We are culturally conditioned to avoid talking about money in our personal lives and as a result, in our roles as business development people, we tend to put off financial discussions until the last possible moment. In the last two issues of the Win Without Pitching Newsletter we discussed the commoditization trend in the agency industry and some approaches you can take to battle back and reclaim higher margin. In this issue we explore methods to overcome price objections in an effort to increase closing ratios and further improve margins.
‘Those who can’t talk about money, don’t make it.’
-The Win Without Pitching Rule of Money
A salesperson that cannot have frank money conversations with prospects early in the relationship is someone that will create unnecessary work for the agency as business development resources are applied to prospects that do not have the budget required for the agency to do the job at a profit. Follow these simple rules to help you get the deal, at your price.

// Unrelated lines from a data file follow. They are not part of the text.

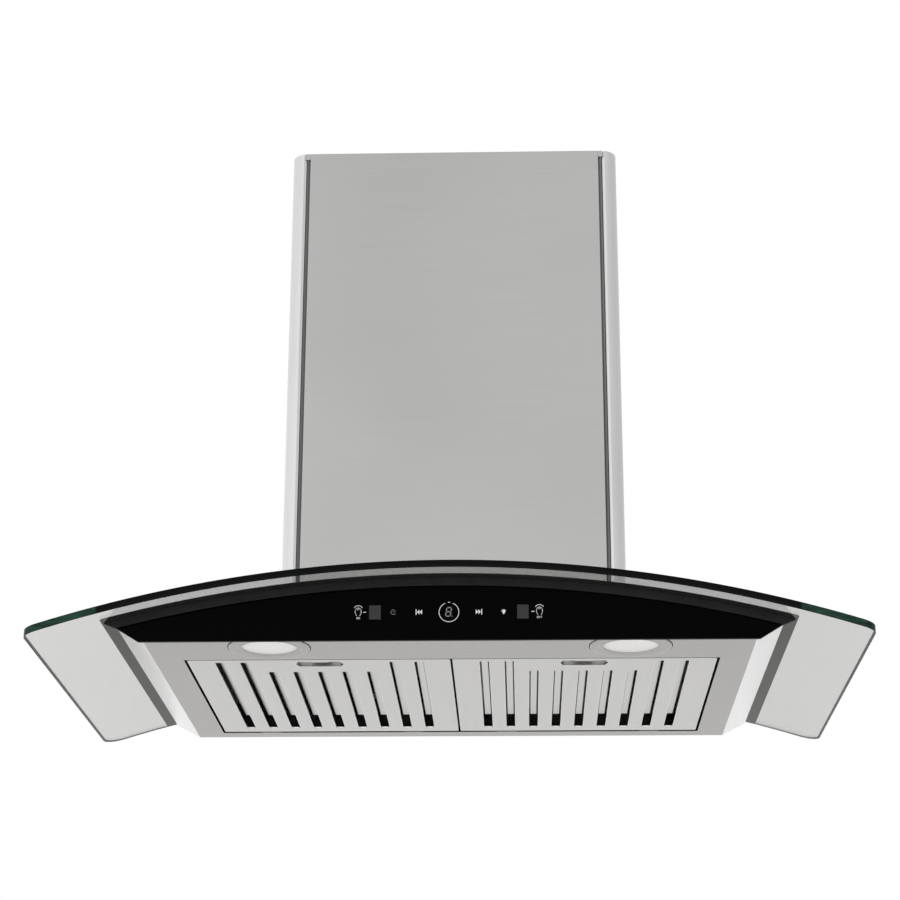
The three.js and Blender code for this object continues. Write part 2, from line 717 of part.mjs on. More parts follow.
function powerBox() {
  const { x0, x1, z0, z1, depth, wall } = power;
  const hollow = block(x0 + wall, x1 - wall, boxFace - depth - 1, boxFace - wall, z0 + wall, z1 - wall);
  const posts = [[x0 + 12, z0 + 12], [x1 - 12, z0 + 12], [x0 + 12, z1 - 12], [x1 - 12, z1 - 12]]
    .map((at) => rod("y", 3, boxFace - 7, boxFace - 1, at, 8));
  return union([block(x0, x1, boxFace - depth, boxFace, z0, z1).subtract(hollow), ...posts]);
}

function powerBoard() {
  const { x0, x1, z0, z1 } = power;
  const back = boxFace - 7 - seat;
  return union([
    block(x0 + 6, x1 - 6, back - 1.6, back, z0 + 6, z1 - 6),
    block(x0 + 16, x0 + 50, back - 15, back - 1, z0 + 24, z0 + 60), // transformer
    block(x0 + 60, x0 + 76, back - 12, back - 1, z0 + 24, z0 + 50), // relays
    block(x0 + 84, x0 + 100, back - 12, back - 1, z0 + 24, z0 + 50),
    block(x0 + 20, x1 - 20, back - 10, back - 1, z1 - 22, z1 - 12), // terminal strip
  ]);
}

function powerLid() {
  const { x0, x1, z0, z1, depth, wall } = power;
  const face = boxFace - depth - seat;
  const lid = block(x0, x1, face - 2, face, z0, z1);
  const inset = wall + seat;
  const plug = block(x0 + inset, x1 - inset, face - 1, face + 3, z0 + inset, z1 - inset)
    .subtract(block(x0 + inset + 2, x1 - inset - 2, face, face + 4, z0 + inset + 2, z1 - inset - 2));
  return lid.add(plug);
}

const capacitorCentre = [capacitor.x, boxFace - capacitor.radius - 2.5];

function runCapacitor() {
  const { radius, z0, z1 } = capacitor;
  const blades = both((side) => [side * 4 + capacitorCentre[0], capacitorCentre[1]]);
  return union([
    rod("z", radius, z0, z1, capacitorCentre, 20),
    rod("z", radius - 2, z1 - 1, z1 + 2, capacitorCentre, 20),
    ...blades.map(([x, y]) => block(x - 0.5, x + 0.5, y - 3, y + 3, z1 + 1, z1 + 11)),
  ]);
}

function capacitorClip() {
  const { radius, z0, z1 } = capacitor;
  const [low, high] = [(z0 + z1) / 2 - 9, (z0 + z1) / 2 + 9];
  const band = rod("z", radius + seat + 1.2, low, high, capacitorCentre, 20);
  const foot = block(capacitor.x - 26, capacitor.x + 26, boxFace - 1.2, boxFace, low, high);
  return band.add(foot).subtract(rod("z", radius + seat, low - 1, high + 1, capacitorCentre, 20));
}

add("power_box", powerBox(), whitePlastic);
add("power_board", powerBoard(), greenBoard);
add("power_box_lid", powerLid(), whitePlastic);
add("run_capacitor", runCapacitor(), whitePlastic);
add("capacitor_clip", capacitorClip(), zincSteel);

// ---------- the outlet with its damper ----------

const collarBase = box.top + seat;
const pinHeight = collarBase + duct.pinHeight;
const bore = duct.radius - duct.wall;

function outletCollar() {
  const pinHoles = rod(
    "y", flap.pin + seat, -duct.y - duct.radius - 5, -duct.y + duct.radius + 5, [0, pinHeight], 10,
  );
  const stop = pinHeight - flap.thickness / 2 - seat;
  return union([
    rod("z", duct.flange, collarBase, collarBase + 2, outlet, 28),
    rod("z", duct.radius, collarBase, collarBase + duct.height, outlet, 28),
  ])
    .subtract(rod("z", bore - 3.5, collarBase - 1, collarBase + duct.height + 1, outlet, 28))
    .subtract(rod("z", bore, collarBase - 1, stop - 2, outlet, 28))
    .subtract(rod("z", bore, stop, collarBase + duct.height + 1, outlet, 28))
    .subtract(pinHoles);
}

// Half a disc on knuckles that share the pin with the other flap.
function damperFlap() {
  const { thickness, knuckle, pin, length, gap } = flap;
  const half = thickness / 2;
  const disc = rod("z", bore - gap, pinHeight - half, pinHeight + half, outlet, 28);
  const keep = block(knuckle + 0.8, 200, -duct.y - 100, -duct.y + 100, 0, 900);
  const starts = [-2 * length - 1.5, 0.5].map((start) => start - duct.y);
  const knuckles = starts.map((y) =>
    rod("y", knuckle, y, y + length, [0, pinHeight], 12).add(
      block(0, knuckle + 1.5, y, y + length, pinHeight - half, pinHeight + half),
    ),
  );
  return union([disc.intersect(keep), ...knuckles]).subtract(
    rod("y", pin + seat, -duct.y - 100, -duct.y + 100, [0, pinHeight], 10),
  );
}

add("outlet_collar", outletCollar(), blackPlastic);
add(
  "damper_pin",
  rod("y", flap.pin, -duct.y - duct.radius + 0.5, -duct.y + duct.radius - 0.5, [0, pinHeight], 10),
  brightSteel,
);
add("damper_flap_right", damperFlap(), greyPlastic);
// the left flap is the right one turned round the outlet, so their knuckles interleave
const leftFlap = add("damper_flap_left", damperFlap(), greyPlastic);
leftFlap.rotation.z = Math.PI;
leftFlap.position.y = -2 * duct.y;

// ---------- the chimney cover ----------

const coverBottom = glass.thickness + 0.5;
const standsOnGlass = prism(underArch(cover.width, coverBottom, -100), "y", -400, 50);
const coverHalf = cover.width / 2;
const plateHalf = cover.plate / 2;
const screwHeight = bracket.top - bracket.height / 2;

function screwHole(radius) {
  return rod("x", radius, 100, 300, [-bracket.y, screwHeight], 10);
}

// Flat front plate with folded sides; a lip at its top closes each groove.
function coverFront() {
  const { front, fold, sheet, top, groove } = cover;
  const path = [
    [-plateHalf, -front + fold],
    [-plateHalf, -front],
    [plateHalf, -front],
    [plateHalf, -front + fold],
  ];
  const plateSheet = prism(bentSheet(path, sheet), "z", 40, top).subtract(standsOnGlass);
  const lips = both((side) => {
    const ends = [plateHalf - sheet / 2, plateHalf + groove - seat].map((x) => side * x);
    return block(Math.min(...ends), Math.max(...ends), -front, -front + sheet, top - grooveLip, top);
  });
  return union([plateSheet, ...lips]);
}

// Rounded corner column with the side wall: a rebate behind the front plate, the groove, the
// quarter round, the side and a fold along the wall.
function coverSide() {
  const { front, corner, sheet, top, groove, fold } = cover;
  const start = plateHalf + groove;
  const centre = [coverHalf - corner, -front + corner];
  const startAngle = THREE.MathUtils.radToDeg(Math.asin((start - centre[0]) / corner)) - 90;
  const path = [
    [plateHalf - 12, -front + fold + seat],
    [start, -front + fold + seat],
    ...arc(centre, corner, startAngle, 0, 8),
    [coverHalf, -glass.wallGap],
    [coverHalf - 14, -glass.wallGap],
  ];
  return prism(bentSheet(path, sheet), "z", 40, top)
    .subtract(standsOnGlass)
    .subtract(screwHole(bracket.screw + seat));
}

function upperCover() {
  const { width, front, corner, sheet, back, fold, top } = upper;
  const half = width / 2;
  const path = [
    [-half + fold, -back],
    [-half, -back],
    ...arc([-half + corner, -front + corner], corner, 180, 270, 6),
    ...arc([half - corner, -front + corner], corner, 270, 360, 6),
    [half, -back],
    [half - fold, -back],
  ];
  return prism(bentSheet(path, sheet), "z", bracket.top + seat, top);
}

// U-shaped bracket between the blower box and the side of the cover; the upper cover stands on it.
function coverBracket() {
  const { top, height, sheet, y, length } = bracket;
  const [inner, outer] = [boxHalf + seat, coverHalf - cover.sheet - seat];
  const path = [[outer, top - height], [outer, top], [inner, top], [inner, top - height]];
  return prism(bentSheet(path, sheet), "y", -y - length / 2, -y + length / 2).subtract(
    screwHole(bracket.screw + seat),
  );
}

function coverScrew() {
  const at = [-bracket.y, screwHeight];
  const start = coverHalf + seat;
  return rod("x", 4.2, start, start + 2, at, 12).add(rod("x", bracket.screw, start - 7, start + 1, at, 8));
}

add("chimney_front", coverFront(), steel);
addPair("chimney_side", coverSide(), brightSteel);
add("chimney_upper", upperCover(), steel);
addPair("chimney_bracket", coverBracket(), zincSteel);
addPair("chimney_screw", coverScrew(), brightSteel);

export default hood;
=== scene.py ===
import json
import math

import bmesh
import bpy
from mathutils import Matrix, Vector


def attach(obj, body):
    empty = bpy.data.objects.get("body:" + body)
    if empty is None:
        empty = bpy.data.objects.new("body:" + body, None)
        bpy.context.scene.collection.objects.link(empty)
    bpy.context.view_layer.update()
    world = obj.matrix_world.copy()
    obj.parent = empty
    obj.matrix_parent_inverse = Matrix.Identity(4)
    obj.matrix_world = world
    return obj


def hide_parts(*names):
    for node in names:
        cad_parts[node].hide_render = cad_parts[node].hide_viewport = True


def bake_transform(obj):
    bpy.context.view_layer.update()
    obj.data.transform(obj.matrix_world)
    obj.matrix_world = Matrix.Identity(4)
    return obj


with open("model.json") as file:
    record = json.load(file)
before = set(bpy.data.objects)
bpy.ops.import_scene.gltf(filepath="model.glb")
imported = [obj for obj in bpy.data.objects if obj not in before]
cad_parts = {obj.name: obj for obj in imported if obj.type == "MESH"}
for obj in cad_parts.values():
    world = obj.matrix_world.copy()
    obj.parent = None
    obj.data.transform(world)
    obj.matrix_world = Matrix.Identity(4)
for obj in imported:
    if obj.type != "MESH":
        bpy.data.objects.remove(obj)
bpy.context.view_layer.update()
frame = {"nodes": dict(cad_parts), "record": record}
nodes = frame["nodes"]
mm = 0.001
hangHeight = 360  # mm from the underside of the body up to the origin on the wall

print("stage: camera, light and floor")

camera = {
    "focalPixels": 2255.46,
    "imagePixels": 900,
    "place": (0.07729, -2.80736, -1.00844),
    "yaw": -1.868,  # degrees, to the left
    "pitch": 20.234,  # looking up
    "roll": 0.176,
}
studio = {
    # brightness by the height of the direction, from straight down (0) to straight up (1)
    "byHeight": [
        (0.0, 0.8), (0.38, 0.8), (0.43, 1.3), (0.55, 1.3), (0.62, 0.86), (0.7, 0.74), (1.0, 0.9),
    ],
    # share of it by the direction's side, from the left (0) to the right (1)
    "bySide": [
        (0.0, 1.1), (0.2, 1.2), (0.38, 1.05), (0.47, 0.92), (0.53, 0.92), (0.64, 1.12), (0.82, 0.86),
        (1.0, 0.76),
    ],
    "boxes": [
        # name, place, aim, width, height in metres, watts
        ("leftBox", (-3.0, -3.6, 1.4), (-0.1, -0.3, 0.0), 2.4, 2.4, 30),
        ("topBox", (0.0, -1.2, 3.2), (0.0, -0.2, 0.0), 2.4, 2.0, 40),
    ],
}
floorSheet = {"height": -1.75, "half": 9.0, "dark": "#cfcecc", "light": "#dbdad8"}


def linear(hexColour):  # sRGB hex to scene-linear
    parts = [int(hexColour[i : i + 2], 16) / 255 for i in (1, 3, 5)]
    return (*[c / 12.92 if c <= 0.04045 else ((c + 0.055) / 1.055) ** 2.4 for c in parts], 1.0)


def addNode(tree, kind, inputs=None, **settings):  # sets values, or links sockets
    node = tree.nodes.new(kind)
    for key, value in settings.items():
        setattr(node, key, value)
    for key, value in (inputs or {}).items():
        if isinstance(value, bpy.types.NodeSocket):
            tree.links.new(value, node.inputs[key])
        else:
            node.inputs[key].default_value = value
    return node


def link(thing):
    bpy.context.scene.collection.objects.link(thing)
    return thing


def makeCamera():
    yaw, pitch, roll = (math.radians(camera[k]) for k in ("yaw", "pitch", "roll"))
    ahead = Vector((math.sin(yaw) * math.cos(pitch), math.cos(yaw) * math.cos(pitch), math.sin(pitch)))
    right = Vector((math.cos(yaw), -math.sin(yaw), 0))
    up = right.cross(ahead)
    turnedRight = right * math.cos(roll) + up * math.sin(roll)
    turnedUp = up * math.cos(roll) - right * math.sin(roll)
    data = bpy.data.cameras.new("camera")
    data.sensor_width = 36
    data.lens = camera["focalPixels"] * data.sensor_width / camera["imagePixels"]
    data.clip_end = 50
    thing = link(bpy.data.objects.new("camera", data))
    axes = Matrix((turnedRight, turnedUp, -ahead)).transposed().to_4x4()
    thing.matrix_world = Matrix.Translation(camera["place"]) @ axes
    bpy.context.scene.camera = thing


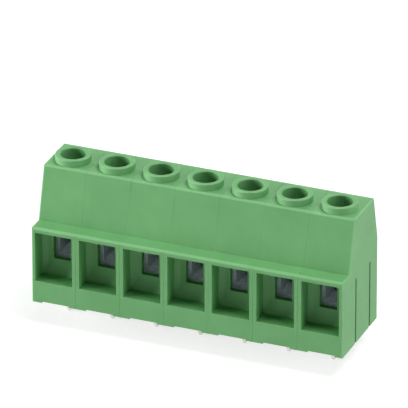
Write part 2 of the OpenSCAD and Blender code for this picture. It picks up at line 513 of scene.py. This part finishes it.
@dataclass
class HousingRow:
    """The interlocking moulded housings.

    Args:
        solids: CAD nodes by name.
        poles: Number of housings.
        finish: Finish of the mouldings.
        rim_radius: Rounding of the outer edges, mouths, windows and feet.
        rim_highlight: How far the rims take on the painted highlight colour.
        arc_highlight: How far the long roundings of the body take on the painted highlight colour.
        arc_step: Faces narrower than this between two bends belong to a rounding.
        seam_turn: A rounding that faces sideways more than this isn't along the row.
        end_reach: Depth of the plain ends, whose upright edges count as rims.
        corner_radius: Rounding of the inner corners.
        seam_radius: Rounding where a housing meets its neighbour.
        seam_reach: An edge this near the side of its housing is at the seam.
        shortest: Edges shorter than this keep their corner.
    """

    solids: Solids
    poles: int
    finish: MouldedPolyamide
    rim_radius: float = 0.1 * MM
    rim_highlight: float = 0.7
    arc_highlight: float = 0.38
    arc_step: float = 0.2 * MM
    seam_turn: float = 0.2
    end_reach: float = 0.6 * MM
    corner_radius: float = 0.05 * MM
    seam_radius: float = 0.03 * MM
    seam_reach: float = 0.02 * MM
    shortest: float = 0.35 * MM

    def paint_arc_highlights(self, mesh: bpy.types.Mesh) -> None:
        """Paints the highlight colour onto the roundings that the CAD node already has.

        Args:
            mesh: Mesh of a housing, before its other edges are rounded.
        """
        shell = bmesh.new()
        shell.from_mesh(mesh)
        highlight_layer = painted_highlight_layer(shell)
        inner_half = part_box(f"housing_{self.poles}")[1].x - self.end_reach
        for face in shell.faces:
            longest = max(edge.calc_length() for edge in face.edges)
            bends = [sharp(edge, 4) and not sharp(edge, 40) for edge in face.edges]
            sideways = abs(face.normal.x) > self.seam_turn
            at_neighbour = sideways and abs(face.calc_center_median().x) < inner_half
            narrow = face.calc_area() < longest * self.arc_step
            # narrow roundings of the CAD shape get the painted highlight, but not those at a
            # neighbour's seam
            if narrow and sum(bends) > 1 and not at_neighbour:
                face[highlight_layer] = self.arc_highlight
        shell.to_mesh(mesh)
        shell.free()

    def build(self) -> None:
        """Builds one piece for each housing."""
        material = self.finish.build()
        for pole in range(1, self.poles + 1):
            node = f"housing_{pole}"
            low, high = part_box(node)
            piece = cad_copy(self.solids[node], f"moulded_housing_{pole}")

            def at_seam(edge: bmesh.types.BMEdge) -> bool:
                """Whether an edge lies in the plane of either side of the housing."""
                return any(
                    all(abs(v.co.x - side) < self.seam_reach for v in edge.verts)
                    for side in (low.x, high.x)
                )

            def long_edge(edge: bmesh.types.BMEdge) -> bool:
                """Whether an edge is sharp and long enough to be rounded."""
                return sharp(edge) and edge.calc_length() > self.shortest

            self.paint_arc_highlights(piece.data)
            round_edges(piece, self.seam_radius, lambda e: long_edge(e) and at_seam(e))
            # the convex rims get the painted highlight
            round_edges(
                piece,
                self.rim_radius,
                lambda e: long_edge(e) and e.is_convex and not at_seam(e),
                self.rim_highlight,
            )
            round_edges(
                piece,
                self.corner_radius,
                lambda e: long_edge(e) and not e.is_convex and not at_seam(e),
            )
            smooth_by_angle(piece.data)
            finish_piece(piece, "block", node, material)


@dataclass
class ContactRow:
    """The bent contact bars with their solder pins.

    Args:
        solids: CAD nodes by name.
        poles: Number of contacts.
        finish: Finish of the strip.
        edge_radius: Rounding that the blanking leaves on the strip's edges.
        shortest: Edges shorter than this keep their corner.
    """

    solids: Solids
    poles: int
    finish: PlatedMetal
    edge_radius: float = 0.05 * MM
    shortest: float = 0.3 * MM

    def build(self) -> None:
        """Builds one piece for each contact."""
        material = self.finish.build()
        for pole in range(1, self.poles + 1):
            node = f"contact_{pole}"
            piece = cad_copy(self.solids[node], f"bent_contact_{pole}")
            round_edges(
                piece, self.edge_radius, lambda e: sharp(e, 60) and e.calc_length() > self.shortest
            )
            smooth_by_angle(piece.data)
            finish_piece(piece, "block", node, material)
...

SET A MINIMUM ENGAGEMENT LEVEL
Every agency should have a financial parameter it applies to its prospects to help determine whether or not that company belongs in the agency’s target list – the list of companies the agency covets and pursues as eventual clients. Your minimum engagement level may be a measure of agency gross income (AGI) in the form of fees, mark-ups, and commissions, or it may be a minimum total marketing or project expenditure, from which you can extrapolate likely AGI. Knowing what your minimum financial requirement is will help you move your money questions to the top of your list of qualification questions.
‘Thanks for your interest. You should know that we have a minimum engagement level of $50,000 in fees.’ This will separate the wheat from the chaff before the application of agency resources. Additionally, this approach can aid you by prompting those prospects on the cusp of your financial requirement to commit to further projects or longer-term work to be able to make your threshold. A few people are put off by this forthrightness about finances but those are the few that you do not want as clients.
OVERCOME PRICE OBJECTIONS BEFORE PRESENTING YOUR PROPOSAL
While you might hate hearing objections, you will do well to remember this little rule concerning them: The more objections you hear, the greater your chance of closing. There is one caveat, however: you need to hear them early. Early objections are your friends. Late objections will kill you. Have you ever been in a presentation to a client or prospect only to look up and see that everyone on the other side of the table has flipped to the last page to see the price? Does it drive you nuts? It drives everybody nuts, yet few people actually stop to think that this problem is easily solved. The prospect will not flip to the last page if he already knows what the price is.
Overcoming the price objection before presenting the proposal is one of my Five Cardinal Rules of Presenting Proposals. You should never present a proposal without the prospect knowing, and at least implying approval of, the price range of the solutions you will present. The presentation of the proposal should be a high-percentage closing opportunity – 80% or higher. Why would you undertake all the work of preparing and presenting a proposal if you have serious unanswered questions about the prospect’s ability to meet the price in your proposal?
This rule should apply to estimates for existing clients as well. The client should never see a price in writing before he hears it from you first. That means that any time you fax or email an estimate to a client you precede it with a phone call. ‘Your estimate is almost ready. It’s $10,000.’ This gives you an opportunity to handle the objections in person, rather than hiding behind the fax or email and guessing at what the reaction is on the other end.
I often hear from agency personnel of their frustration in dealing with prospects who refuse to disclose a budget. They see it as a negotiating ploy. When you ask the question, ‘What kind of funds do you have allocated for this project?’, the answer may very well be, ‘We don’t have anything budgeted. We have no idea what this will cost. We were hoping you would tell us.’
Applying resources such as a budget is often the very last significant action the prospect takes before hiring an agency. If you find yourself in this situation, your job is clear: help the prospect set a budget before you deliver your proposal. Find out what the range of possible solutions may be, give him that range, and use his feedback to narrow the range as much as possible.
‘You’re looking at an investment of between $50,000 and $200,000.’ Now that’s a big spread, isn't it?
‘$200,000! I can’t afford $200,000.’
When someone says, ‘I can’t afford that,’ The next question is, ‘What can you afford?’
If he responds with, ‘There’s no way I can go over $100,000,’ then your price bandwidth is $50,000 to $100,000.
PRICE IS NOT A VALID OBJECTION
Price is not a reason not to buy. People buy things they ‘can’t afford’ all the time. Price objections are really value objections, and the formula for value is quality divided by price. When you hear a price objection, re-phrase it to reflect the value objection that it really is, and overcome the objection by discussing the quality, or the return on investment, instead of the expense. The objection ‘that’s too much money’ should signify to you that you have not helped the prospect to see the value of the investment you are asking him to make. Go back and review the quality of the service, and wherever possible, the return the prospect can reasonably expect in the form of brand equity, client retention, lower sales costs, or other applicable metrics. Do not attempt to justify the price by explaining how much work is required. The only acceptable means for justifying price is through expected return on investment, in whatever form it can and should be measured.